In its Petition for Review, the Sierra Club took the position that Sections 165(a)(4) and 169(3)--which require a PSD permit contain BACT limits for "each pollutant subject to regulation under this Act"--dictate the EPA must impose a BACT CO2 limit because CO2 is a pollutant subject to regulation. The Sierra Club argued that the plain language of the statute precluded the EPA from interpreting the language to exclude CO2. In support of its position, the Sierra Club cited the Massachusetts v. EPA decision, as well as the 40 CFR Part 75 regulations which impose monitoring and reporting requirements for CO2 (arguing that such requirements render CO2 "subject to regulation").

The Agency argued that the decision in Massachusetts v. EPA did not require the EPA to set CO2 emission limits, and that it had historically interpreted the phrase "subject to regulation" to mean only pollutants that were subject to requirements that actually controlled emissions of the pollutant at issue. Because the Part 75 regulations cited by the Sierra Club only required monitoring and reporting of CO2 emissions, and not control of CO2 emissions, the EPA argued it was constrained by its historical interpretation, which prevented the EPA from changing its interpretation.

The Agency cited several sources as evidence of this interpretation, including a 1978 Federal Register preamble, a 2002 rulemaking, and two internal Agency memos from Lydia Wegman and Jonathan Cannon from 1993 and 1998, respectively. The EPA also argued that even if the Part 75 requirements were deemed to subject CO2 to regulation, the source of the Part 75 requirements--Section 821 of the Public Law, added in 1990 as part of the bill that amended the CAA--is not a part of the CAA in the context of pollutants that are subject to regulation "under this Act."

The EAB evaluated each of the components of the Sierra Club's argument that the plain meaning of "regulation" necessarily required that the Board ignore the Agency's interpretation of that term, ultimately rejecting the premise that the statutory language negates the EPA's authority to interpret "subject to regulation" in the same manner as the EPA. The Board found "no evidence of a Congressional intent to compel EPA to apply BACT to pollutants that are subject only to monitoring and reporting requirements." Slip op. at 63. The Board found the statutory language was broad enough to support several different meanings of the phrase in the context of PSD permitting, thus leaving the door open to agency discretion in interpreting whether CO2 is "subject to regulation."

The Board analyzed the documents relied upon by the EPA in its argument that it was precluded from imposing BACT limits on CO2 by its own historical interpretations of the phrase "subject to regulation." In the absence of any document "expressly stating" that "subject to regulation" means subject to a provision that requires actual control of emission, the EAB determined the administrative record of the permitting decision did not support the EPA's position that it did not have the authority to impose a CO2 BACT limit because of its historical interpretation. The Board reviewed the documents cited by the EPA and concluded that the series of Agency statements were "at best, weak authorities upon which to anchor the region's conclusion" and not "sufficiently clear and consistent articulations of an agency interpretation" to prohibit the Agency from taking the position advocated by the petitioners.
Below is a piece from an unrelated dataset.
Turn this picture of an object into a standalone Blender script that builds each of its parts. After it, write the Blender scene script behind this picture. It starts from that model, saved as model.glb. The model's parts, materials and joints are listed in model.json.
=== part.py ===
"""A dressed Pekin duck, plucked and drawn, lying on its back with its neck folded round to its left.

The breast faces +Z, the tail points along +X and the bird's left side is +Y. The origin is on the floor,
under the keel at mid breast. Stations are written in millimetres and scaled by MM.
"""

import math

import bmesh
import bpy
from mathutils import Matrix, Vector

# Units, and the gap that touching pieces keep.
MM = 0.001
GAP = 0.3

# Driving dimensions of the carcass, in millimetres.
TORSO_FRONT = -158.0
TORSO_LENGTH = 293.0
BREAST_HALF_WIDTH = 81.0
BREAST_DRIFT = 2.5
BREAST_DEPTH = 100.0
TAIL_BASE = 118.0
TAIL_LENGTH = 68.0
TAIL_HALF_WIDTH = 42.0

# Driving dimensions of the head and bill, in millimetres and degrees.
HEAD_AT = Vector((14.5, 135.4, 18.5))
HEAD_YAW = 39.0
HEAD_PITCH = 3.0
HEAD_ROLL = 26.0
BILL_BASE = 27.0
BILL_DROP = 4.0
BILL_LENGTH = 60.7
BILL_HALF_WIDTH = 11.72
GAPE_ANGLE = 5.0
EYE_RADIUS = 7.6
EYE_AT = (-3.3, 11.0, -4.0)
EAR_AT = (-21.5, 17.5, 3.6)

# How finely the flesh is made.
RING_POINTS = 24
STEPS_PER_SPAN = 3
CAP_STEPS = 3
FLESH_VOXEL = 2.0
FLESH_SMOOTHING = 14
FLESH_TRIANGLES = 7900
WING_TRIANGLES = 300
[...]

The EAB also rejected the Agency's argument that Section 821 was not part of the CAA, noting that while Section 821 "is not a model of drafting clarity," it contains language that both supports and subverts the EPA's position. Pointing to differing interpretations offered by the EPA in various contexts and proceedings regarding the specific issue of Section 821 and its relationship to the CAA, the Board concluded it could not accept the EPA's interpretation in the context of this appeal, noting that it was unsure what degree of deference a reviewing court would give to the Agency, where it had publicly indicated it was not sure where Section 821 fit into the CAA structure.

The Board remanded the permit to the EPA Region 8 to "reconsider whether or not to impose a CO2 BACT limit in light of the agency's discretion to interpret, consistent with the CAA, what constitutes a 'pollutant subject to regulation under this Act.'" Slip op. at 63. The Board also noted, however, that it was cognizant of the national scope of this issue, and asked the EPA whether all parties would be "better served by the agency addressing the interpretation of the phrase 'subject to regulation under this Act' in the context of an action of nationwide scope." Id.
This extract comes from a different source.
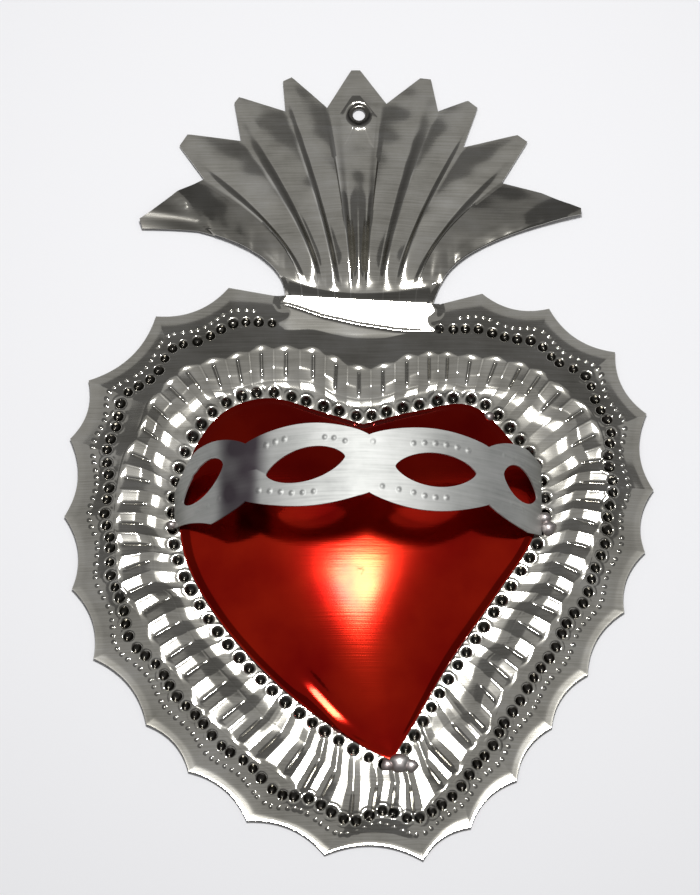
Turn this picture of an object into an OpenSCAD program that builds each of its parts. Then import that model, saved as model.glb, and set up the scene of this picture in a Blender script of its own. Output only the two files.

The Board clearly favors this approach, suggesting that (a) the Agency should specifically evaluate and address whether the historical interpretations offered by the Agency in fact mandate that the issue be addressed in the broader context of a nationwide action; and (b) it may be more efficient to tackle the issue at the national level rather than seeking to develop the requisite factual record supporting the Agency's position in not only this permitting process (which requires reopening the public comment period), but in subsequent permitting proceedings as well.

Conclusion

The Board's decision does not finally resolve the issue of whether CO2 BACT limits must or should be included in PSD permits, a result which does little to reduce the uncertainties that project proponents will continue to face. By leaving the key question to Agency discretion, the Board ensures that the debate over this issue will continue.

The Board does provide some guidance for the Agency--if the decision is made not to include CO2 BACT limits, the basis for that decision must be supported by specific evidence developed for and included in the administrative record, and not simply by general references to broad Agency statements of policy. Further, the Board expressed a clear desire that the Agency consider addressing the issue at the national level, presumably as part of the broader ongoing discussion regarding the regulation of greenhouse gas emissions under existing CAA authority.
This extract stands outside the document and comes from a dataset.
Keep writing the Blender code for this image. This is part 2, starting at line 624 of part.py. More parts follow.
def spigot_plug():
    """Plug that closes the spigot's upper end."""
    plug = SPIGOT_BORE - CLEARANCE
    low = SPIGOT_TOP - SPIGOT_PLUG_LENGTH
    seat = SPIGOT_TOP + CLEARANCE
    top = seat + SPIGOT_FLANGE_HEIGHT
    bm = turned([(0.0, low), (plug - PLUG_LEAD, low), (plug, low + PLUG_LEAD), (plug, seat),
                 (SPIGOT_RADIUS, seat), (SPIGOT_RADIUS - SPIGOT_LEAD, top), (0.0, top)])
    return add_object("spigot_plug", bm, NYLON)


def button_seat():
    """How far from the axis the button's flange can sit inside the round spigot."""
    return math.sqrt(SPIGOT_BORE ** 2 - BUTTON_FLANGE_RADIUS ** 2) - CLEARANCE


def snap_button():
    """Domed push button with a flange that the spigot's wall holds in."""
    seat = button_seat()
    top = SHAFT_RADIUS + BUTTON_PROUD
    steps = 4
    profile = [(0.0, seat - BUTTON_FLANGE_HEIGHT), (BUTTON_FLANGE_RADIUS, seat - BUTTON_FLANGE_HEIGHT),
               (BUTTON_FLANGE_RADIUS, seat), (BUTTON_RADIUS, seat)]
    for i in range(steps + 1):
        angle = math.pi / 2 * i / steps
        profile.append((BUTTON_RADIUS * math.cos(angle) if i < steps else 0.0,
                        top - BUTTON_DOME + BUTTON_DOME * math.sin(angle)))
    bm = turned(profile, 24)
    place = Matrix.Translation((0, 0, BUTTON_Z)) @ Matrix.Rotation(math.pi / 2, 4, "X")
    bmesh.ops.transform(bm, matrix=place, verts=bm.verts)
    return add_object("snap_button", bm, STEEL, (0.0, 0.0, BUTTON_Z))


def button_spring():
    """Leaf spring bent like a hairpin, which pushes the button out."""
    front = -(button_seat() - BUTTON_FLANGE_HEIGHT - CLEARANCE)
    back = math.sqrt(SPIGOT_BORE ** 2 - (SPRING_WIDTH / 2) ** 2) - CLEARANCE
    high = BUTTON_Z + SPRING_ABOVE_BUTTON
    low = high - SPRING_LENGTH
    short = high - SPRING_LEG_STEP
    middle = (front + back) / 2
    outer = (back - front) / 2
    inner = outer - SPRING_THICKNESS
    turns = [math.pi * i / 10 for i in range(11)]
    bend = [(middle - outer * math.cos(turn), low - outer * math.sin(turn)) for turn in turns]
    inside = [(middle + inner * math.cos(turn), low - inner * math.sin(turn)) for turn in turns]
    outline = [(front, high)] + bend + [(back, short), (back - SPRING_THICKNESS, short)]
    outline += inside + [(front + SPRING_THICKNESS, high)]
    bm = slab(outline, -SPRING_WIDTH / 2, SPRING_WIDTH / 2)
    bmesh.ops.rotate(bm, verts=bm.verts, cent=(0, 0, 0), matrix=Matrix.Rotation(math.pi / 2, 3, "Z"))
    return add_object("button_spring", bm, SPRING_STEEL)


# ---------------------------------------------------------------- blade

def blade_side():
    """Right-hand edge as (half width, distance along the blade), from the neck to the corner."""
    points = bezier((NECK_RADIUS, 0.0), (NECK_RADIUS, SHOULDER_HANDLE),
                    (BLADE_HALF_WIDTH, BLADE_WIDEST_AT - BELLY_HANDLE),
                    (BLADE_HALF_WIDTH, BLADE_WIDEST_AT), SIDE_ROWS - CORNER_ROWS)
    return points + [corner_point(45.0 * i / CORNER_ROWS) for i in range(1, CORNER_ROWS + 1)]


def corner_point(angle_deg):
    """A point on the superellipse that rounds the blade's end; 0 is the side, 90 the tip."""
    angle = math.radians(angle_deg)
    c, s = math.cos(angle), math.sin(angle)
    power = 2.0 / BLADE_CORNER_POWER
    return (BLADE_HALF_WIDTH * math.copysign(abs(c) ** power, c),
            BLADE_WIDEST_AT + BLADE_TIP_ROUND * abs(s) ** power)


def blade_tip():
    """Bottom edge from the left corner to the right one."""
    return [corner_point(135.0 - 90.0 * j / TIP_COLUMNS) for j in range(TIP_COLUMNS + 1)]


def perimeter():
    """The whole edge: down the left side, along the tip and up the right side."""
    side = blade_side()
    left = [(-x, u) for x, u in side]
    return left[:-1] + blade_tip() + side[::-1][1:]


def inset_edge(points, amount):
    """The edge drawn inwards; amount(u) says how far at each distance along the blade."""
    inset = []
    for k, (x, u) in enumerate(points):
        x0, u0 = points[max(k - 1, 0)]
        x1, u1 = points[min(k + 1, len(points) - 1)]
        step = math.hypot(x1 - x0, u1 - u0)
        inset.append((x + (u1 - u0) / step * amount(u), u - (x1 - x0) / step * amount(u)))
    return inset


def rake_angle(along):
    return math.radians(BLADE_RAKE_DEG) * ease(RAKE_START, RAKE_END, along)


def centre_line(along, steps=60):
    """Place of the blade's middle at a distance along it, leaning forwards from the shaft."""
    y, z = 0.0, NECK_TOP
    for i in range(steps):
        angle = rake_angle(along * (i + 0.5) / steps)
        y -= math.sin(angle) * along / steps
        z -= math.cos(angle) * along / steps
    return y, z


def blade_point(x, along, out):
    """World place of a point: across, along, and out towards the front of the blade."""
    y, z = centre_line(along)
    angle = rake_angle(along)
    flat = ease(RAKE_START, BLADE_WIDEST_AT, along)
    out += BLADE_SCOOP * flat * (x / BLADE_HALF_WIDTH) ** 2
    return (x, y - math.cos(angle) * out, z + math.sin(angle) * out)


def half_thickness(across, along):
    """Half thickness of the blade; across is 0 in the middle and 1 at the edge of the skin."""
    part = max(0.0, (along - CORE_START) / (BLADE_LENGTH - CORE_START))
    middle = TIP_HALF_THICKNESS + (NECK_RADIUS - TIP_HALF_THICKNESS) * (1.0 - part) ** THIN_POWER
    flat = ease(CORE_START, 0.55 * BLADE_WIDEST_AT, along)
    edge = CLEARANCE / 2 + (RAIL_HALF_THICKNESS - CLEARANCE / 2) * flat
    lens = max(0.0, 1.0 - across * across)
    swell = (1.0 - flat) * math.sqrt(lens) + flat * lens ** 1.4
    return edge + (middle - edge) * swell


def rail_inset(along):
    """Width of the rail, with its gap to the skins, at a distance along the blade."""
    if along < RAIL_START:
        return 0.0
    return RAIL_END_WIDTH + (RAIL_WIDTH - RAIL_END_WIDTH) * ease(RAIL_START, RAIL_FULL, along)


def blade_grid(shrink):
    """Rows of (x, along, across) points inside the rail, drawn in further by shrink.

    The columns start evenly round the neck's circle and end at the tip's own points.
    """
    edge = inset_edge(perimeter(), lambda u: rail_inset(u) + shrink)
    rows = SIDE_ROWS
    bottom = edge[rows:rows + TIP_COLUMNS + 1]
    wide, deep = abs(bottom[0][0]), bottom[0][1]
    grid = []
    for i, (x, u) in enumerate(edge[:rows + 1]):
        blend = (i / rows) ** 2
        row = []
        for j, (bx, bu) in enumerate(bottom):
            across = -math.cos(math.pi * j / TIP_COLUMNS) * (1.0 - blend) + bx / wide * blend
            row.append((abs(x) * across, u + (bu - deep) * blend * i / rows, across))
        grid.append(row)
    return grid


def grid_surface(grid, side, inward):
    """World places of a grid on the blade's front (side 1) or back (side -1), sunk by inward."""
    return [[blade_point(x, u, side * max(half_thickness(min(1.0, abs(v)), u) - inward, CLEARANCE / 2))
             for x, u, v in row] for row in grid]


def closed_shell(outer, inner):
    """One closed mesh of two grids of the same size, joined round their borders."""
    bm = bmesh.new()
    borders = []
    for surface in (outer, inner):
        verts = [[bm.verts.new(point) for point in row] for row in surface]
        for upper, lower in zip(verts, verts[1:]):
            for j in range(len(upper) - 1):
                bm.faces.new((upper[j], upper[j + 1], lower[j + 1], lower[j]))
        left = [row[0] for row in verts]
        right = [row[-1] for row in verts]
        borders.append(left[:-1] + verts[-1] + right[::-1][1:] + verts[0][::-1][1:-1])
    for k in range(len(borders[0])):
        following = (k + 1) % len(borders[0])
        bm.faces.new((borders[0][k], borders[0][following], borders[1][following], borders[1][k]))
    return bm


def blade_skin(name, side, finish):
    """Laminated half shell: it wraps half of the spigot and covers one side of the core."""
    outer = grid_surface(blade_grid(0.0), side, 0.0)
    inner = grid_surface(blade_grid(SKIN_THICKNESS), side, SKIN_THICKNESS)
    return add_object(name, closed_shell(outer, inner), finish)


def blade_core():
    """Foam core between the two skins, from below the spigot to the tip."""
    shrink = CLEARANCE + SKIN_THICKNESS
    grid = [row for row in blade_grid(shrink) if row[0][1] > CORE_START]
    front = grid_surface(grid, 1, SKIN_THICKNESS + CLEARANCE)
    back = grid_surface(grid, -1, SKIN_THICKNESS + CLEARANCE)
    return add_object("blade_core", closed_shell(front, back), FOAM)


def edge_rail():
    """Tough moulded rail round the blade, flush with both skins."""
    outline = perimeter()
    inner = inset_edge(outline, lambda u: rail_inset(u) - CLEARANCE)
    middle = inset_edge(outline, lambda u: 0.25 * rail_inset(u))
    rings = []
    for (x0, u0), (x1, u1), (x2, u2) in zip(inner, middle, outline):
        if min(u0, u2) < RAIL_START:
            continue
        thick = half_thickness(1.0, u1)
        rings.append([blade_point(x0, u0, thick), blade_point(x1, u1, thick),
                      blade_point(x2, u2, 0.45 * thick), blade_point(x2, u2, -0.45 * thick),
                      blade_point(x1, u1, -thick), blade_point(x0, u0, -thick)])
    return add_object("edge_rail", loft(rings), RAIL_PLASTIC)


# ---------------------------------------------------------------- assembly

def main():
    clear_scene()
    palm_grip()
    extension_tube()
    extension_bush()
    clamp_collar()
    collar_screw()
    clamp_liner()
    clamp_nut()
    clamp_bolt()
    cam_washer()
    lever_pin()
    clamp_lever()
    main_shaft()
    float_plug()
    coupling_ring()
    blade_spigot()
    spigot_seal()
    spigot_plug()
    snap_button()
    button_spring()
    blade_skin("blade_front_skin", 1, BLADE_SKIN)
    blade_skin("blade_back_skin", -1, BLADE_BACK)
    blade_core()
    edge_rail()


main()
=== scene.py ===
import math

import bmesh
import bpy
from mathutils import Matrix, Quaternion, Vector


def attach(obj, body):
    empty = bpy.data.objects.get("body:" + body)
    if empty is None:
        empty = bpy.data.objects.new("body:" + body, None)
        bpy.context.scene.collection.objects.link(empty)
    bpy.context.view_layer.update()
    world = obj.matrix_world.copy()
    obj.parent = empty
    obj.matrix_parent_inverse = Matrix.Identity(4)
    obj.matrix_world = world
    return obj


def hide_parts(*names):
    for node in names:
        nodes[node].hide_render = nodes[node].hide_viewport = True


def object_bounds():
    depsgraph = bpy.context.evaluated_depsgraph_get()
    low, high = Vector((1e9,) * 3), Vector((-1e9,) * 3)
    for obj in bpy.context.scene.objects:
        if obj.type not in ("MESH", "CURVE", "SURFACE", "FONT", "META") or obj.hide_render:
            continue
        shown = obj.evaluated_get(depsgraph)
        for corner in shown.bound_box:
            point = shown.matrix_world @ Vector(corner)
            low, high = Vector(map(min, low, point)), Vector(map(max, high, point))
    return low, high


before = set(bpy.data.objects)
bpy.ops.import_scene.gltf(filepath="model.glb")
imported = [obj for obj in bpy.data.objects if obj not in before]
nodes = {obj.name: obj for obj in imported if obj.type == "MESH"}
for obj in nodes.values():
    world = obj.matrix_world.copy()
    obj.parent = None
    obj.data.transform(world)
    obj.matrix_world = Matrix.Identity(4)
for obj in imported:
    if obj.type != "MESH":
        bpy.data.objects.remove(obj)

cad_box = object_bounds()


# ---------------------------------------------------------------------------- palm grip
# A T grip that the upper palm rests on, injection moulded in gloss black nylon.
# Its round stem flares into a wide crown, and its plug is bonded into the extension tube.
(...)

As a result, it is likely the question of whether PSD permits should contain CO2 BACT limits will ultimately be decided by the next administration, although it is not clear whether it will be addressed as a standalone issue or as part of the broader climate change debate. Until then, companies seeking to construct new facilities that are subject to PSD permitting will have to face continuing uncertainty regarding whether the project will be subject to CO2 emission limits, and the likely prospect that any permit issued without such limits will be challenged.